Hoger water vond ik dit. De krant schreef over Nederlanders in Engeland, onder wie „Somaliërs met Nederlandse paspoorten” (‘We dachten dat we erbij hoorden’, 6 juli). Waarom zo omschreven? Zijn zij geen ‘echte’ Nederlanders? De auteur, zegt dat hij wilde aangeven dat veel Somaliërs zich daar, na een relatief kort verblijf in Nederland, definitief vestigen. Ja, maar die uitleg had dan beter in het stuk kunnen staan.

Doet zoiets ertoe? Ja. In zulke emancipatiestrijd gaat het ook, soms vooral, om woorden, beelden en het veroveren van definitiemacht. Of, aardiger gezegd, om het vergroten van maatschappelijke representatie.

Een liberale krant moet daarin zakelijk en kritisch blijven – maar ook over zichzelf. Geen nieuwe dogma’s of verboden, wel oog krijgen voor eigen blinde vlekken, conform het gelijkheidsbeginsel van de krant. Ook als grap geciteerd racisme is niet grappig. En vooral: het niveau van de discussie bewaken, dus niet meegaan in het heen-en-weer aan hetzes dat je elders al volop vindt.

Nu we het daarover hebben: de schrijver Rob Waumans pleitte hier onlangs ook voor wat meer beschaving in het debat, nadat hij op Twitter in aanvaring was gekomen met Volkskrant-journalist Nadia Ezzeroili (Opeens was ik een blanke, elitaire overheerser, 4 juni). Hij had een ‘geintje’ gemaakt („Nadia is de dag begonnen met een flesje wodka” ) en de volle laag gekregen. „Ik moest kapot”, schreef hij dramatisch. Ezzeroili zette „alles op alles om haar vijfduizend volgers te laten zien dat ik een witte, elitaire klootzak ben.” Gelukkig kon hij zich „beheersen” en had hij de geseling „gedwee” ondergaan.

Het stuk werd veel gedeeld en kreeg bijval. Maar het punt is: in zijn vrome pleidooi deed Waumans precies wat hij Ezzeroili verweet: een (voor NRC-lezers) onbekende met wie hij ruzie kreeg, met naam en toenaam aan de schandpaal nagelen – en dan niet voor een paar duizend volgers, maar voor 200.000 kopers en een half miljoen lezers.

De redactie had dat niet zo moeten laten passeren, vind ik. Opinie is er niet om eenzijdig je gram te halen.
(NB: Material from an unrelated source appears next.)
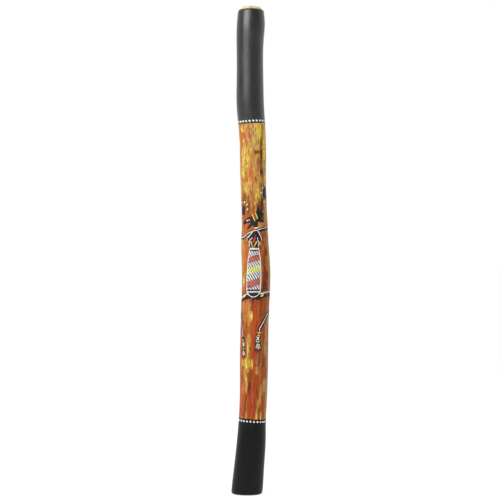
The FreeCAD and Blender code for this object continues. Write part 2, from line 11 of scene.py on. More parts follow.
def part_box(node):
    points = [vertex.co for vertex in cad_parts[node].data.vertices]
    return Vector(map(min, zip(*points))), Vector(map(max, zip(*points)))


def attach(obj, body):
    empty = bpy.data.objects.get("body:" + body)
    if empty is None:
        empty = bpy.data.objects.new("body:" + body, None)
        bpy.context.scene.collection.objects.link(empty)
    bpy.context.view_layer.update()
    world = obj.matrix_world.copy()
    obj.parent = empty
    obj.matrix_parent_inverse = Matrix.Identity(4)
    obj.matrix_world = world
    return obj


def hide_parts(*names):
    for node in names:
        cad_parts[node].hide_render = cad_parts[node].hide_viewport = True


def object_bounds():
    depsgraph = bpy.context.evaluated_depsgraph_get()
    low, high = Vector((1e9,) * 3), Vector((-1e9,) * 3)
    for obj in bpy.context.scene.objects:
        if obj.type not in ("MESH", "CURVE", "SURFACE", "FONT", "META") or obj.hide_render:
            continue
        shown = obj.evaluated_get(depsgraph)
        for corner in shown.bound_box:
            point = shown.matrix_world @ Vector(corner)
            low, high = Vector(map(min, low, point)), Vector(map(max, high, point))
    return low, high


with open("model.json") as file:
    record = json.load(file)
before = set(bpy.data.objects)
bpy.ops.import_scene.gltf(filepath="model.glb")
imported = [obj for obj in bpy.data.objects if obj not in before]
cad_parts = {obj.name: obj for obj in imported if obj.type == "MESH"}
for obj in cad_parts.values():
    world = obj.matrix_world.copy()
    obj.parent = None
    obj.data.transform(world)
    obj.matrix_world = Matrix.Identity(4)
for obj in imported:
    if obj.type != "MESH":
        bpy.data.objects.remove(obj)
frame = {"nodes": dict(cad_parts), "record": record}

# A painted didgeridoo standing on its bell end: the bare log, its three coats of paint, two rings of raised
# dots, a beeswax mouthpiece, and a painted kangaroo. Metres, +Z up, front towards -Y. A place on the skin is
# an azimuth, 0 at the front and positive towards +X, and a height.

MM = 0.001
cad_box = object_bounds()
scene = bpy.context.scene
nodes = frame["nodes"]

# ---------------------------------------------------------------- reading the log's shape from the frame


def joined_tree(names):
    """One ray-casting tree over several nodes."""
    verts, faces = [], []
    for name in names:
        mesh = nodes[name].data
        start = len(verts)
        verts.extend(v.co.copy() for v in mesh.vertices)
        faces.extend([start + i for i in polygon.vertices] for polygon in mesh.polygons)
    return BVHTree.FromPolygons(verts, faces)


COATS = ["mouth_end_black_coat", "brushed_ground_coat", "bell_end_black_coat"]
coat_tree = joined_tree(COATS)
log_tree = joined_tree(["hollow_log"])
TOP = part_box("hollow_log")[1].z
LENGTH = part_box("beeswax_mouthpiece")[1].z
FOOT_ROUND, RIM_ROUND = 5 * MM, 7 * MM
SIDE_LOW, SIDE_HIGH = FOOT_ROUND, TOP - RIM_ROUND  # the plain side; beyond it the ends round over


def outward(azimuth):
    """The level direction away from the log's middle at an azimuth."""
    return Vector((math.sin(azimuth), -math.cos(azimuth), 0))


def crossing(tree, centre, direction, reach=0.2):
    """Distance from a centre out to the surface, met from a point `reach` outside."""
    hit = tree.ray_cast(centre + direction * reach, -direction, 2 * reach)
    return (hit[0] - centre).dot(direction)


def off_centre(tree, here, direction):
    """How far the middle between two opposite sides lies from a point, along a direction."""
    return (crossing(tree, here, direction) - crossing(tree, here, -direction)) / 2


def axis_table():
    """Heights and the log's middle there, halfway between opposite sides."""
    rows = []
    for z in np.linspace(SIDE_LOW, SIDE_HIGH, 90):
        x = off_centre(coat_tree, Vector((0, 0, z)), Vector((1, 0, 0)))
        y = off_centre(coat_tree, Vector((x, 0, z)), Vector((0, 1, 0)))
        rows.append((z, x, y))
    return np.array(rows)


AXIS = axis_table()


def middle(z):
    """The log's middle at a height."""
    return Vector((np.interp(z, AXIS[:, 0], AXIS[:, 1]), np.interp(z, AXIS[:, 0], AXIS[:, 2]), z))


AROUND = 288  # points in a loop round the log
CASTS = 72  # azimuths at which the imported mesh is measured
HARMONICS = 6  # the finest wave round the log that is kept


def smooth_round(values):
    """Keeps the slow changes round the log, drops the facets, and fills in a value for every azimuth."""
    spectrum = np.fft.rfft(values, axis=-1)[..., :HARMONICS + 1]
    return np.fft.irfft(spectrum, n=AROUND, axis=-1) * (AROUND / values.shape[-1])


ROW_WEIGHTS = np.array((1, 4, 6, 4, 1)) / 16


def smooth_along(values):
    """A small blur from row to row, leaving the end rows alone."""
    half = len(ROW_WEIGHTS) // 2
    padded = np.pad(values, [(half, half)] + [(0, 0)] * (values.ndim - 1), mode="edge")
    blurred = sum(weight * padded[i:i + len(values)] for i, weight in enumerate(ROW_WEIGHTS))
    blurred[:half] = values[:half]
    blurred[-half:] = values[-half:]
    return blurred


SKIN_HEIGHTS = np.linspace(SIDE_LOW, SIDE_HIGH, 320)
AZIMUTHS = np.linspace(-math.pi, math.pi, AROUND, endpoint=False)
CAST_AZIMUTHS = AZIMUTHS[::AROUND // CASTS]


def round_table(tree, heights, inside=False):
    """Radius from the log's middle to its side, or to its bore, on a grid of heights and azimuths."""
    rows = []
    for z in heights:
        here = middle(z)
        if inside:
            rows.append([tree.ray_cast(here, outward(a))[3] for a in CAST_AZIMUTHS])
        else:
            rows.append([crossing(tree, here, outward(a)) for a in CAST_AZIMUTHS])
    return smooth_along(smooth_along(smooth_round(np.array(rows))))


SKIN = round_table(coat_tree, SKIN_HEIGHTS)
SKIN_STEP = SKIN_HEIGHTS[1] - SKIN_HEIGHTS[0]
TURN = 2 * math.pi


def skin_radius(azimuth, z):
    """Radius of the painted side at arrays of azimuths and heights, by interpolation."""
    row = np.clip((np.asarray(z) - SKIN_HEIGHTS[0]) / SKIN_STEP, 0, len(SKIN_HEIGHTS) - 1.001)
    col = ((np.asarray(azimuth) + math.pi) % TURN) / TURN * AROUND
    r0, c0 = row.astype(int), col.astype(int) % AROUND
    c1 = (c0 + 1) % AROUND
    fr, fc = row - r0, col - np.floor(col)
    low = SKIN[r0, c0] * (1 - fc) + SKIN[r0, c1] * fc
    high = SKIN[r0 + 1, c0] * (1 - fc) + SKIN[r0 + 1, c1] * fc
    return low * (1 - fr) + high * fr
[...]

Haar naam had kunnen worden weggelaten of de redactie had ook háár versie van de ruzie moeten vragen.

Want „gedwee”? Op het verlaten slagveld vond ik nog wel een roestige tweet van Waumans (Ezzeroili is niet meer actief op Twitter) waarin hij haar, uithijgend van de fittie, „een professionele idioot” noemt.

Ja zeg, laten we vooral beschaafd blijven.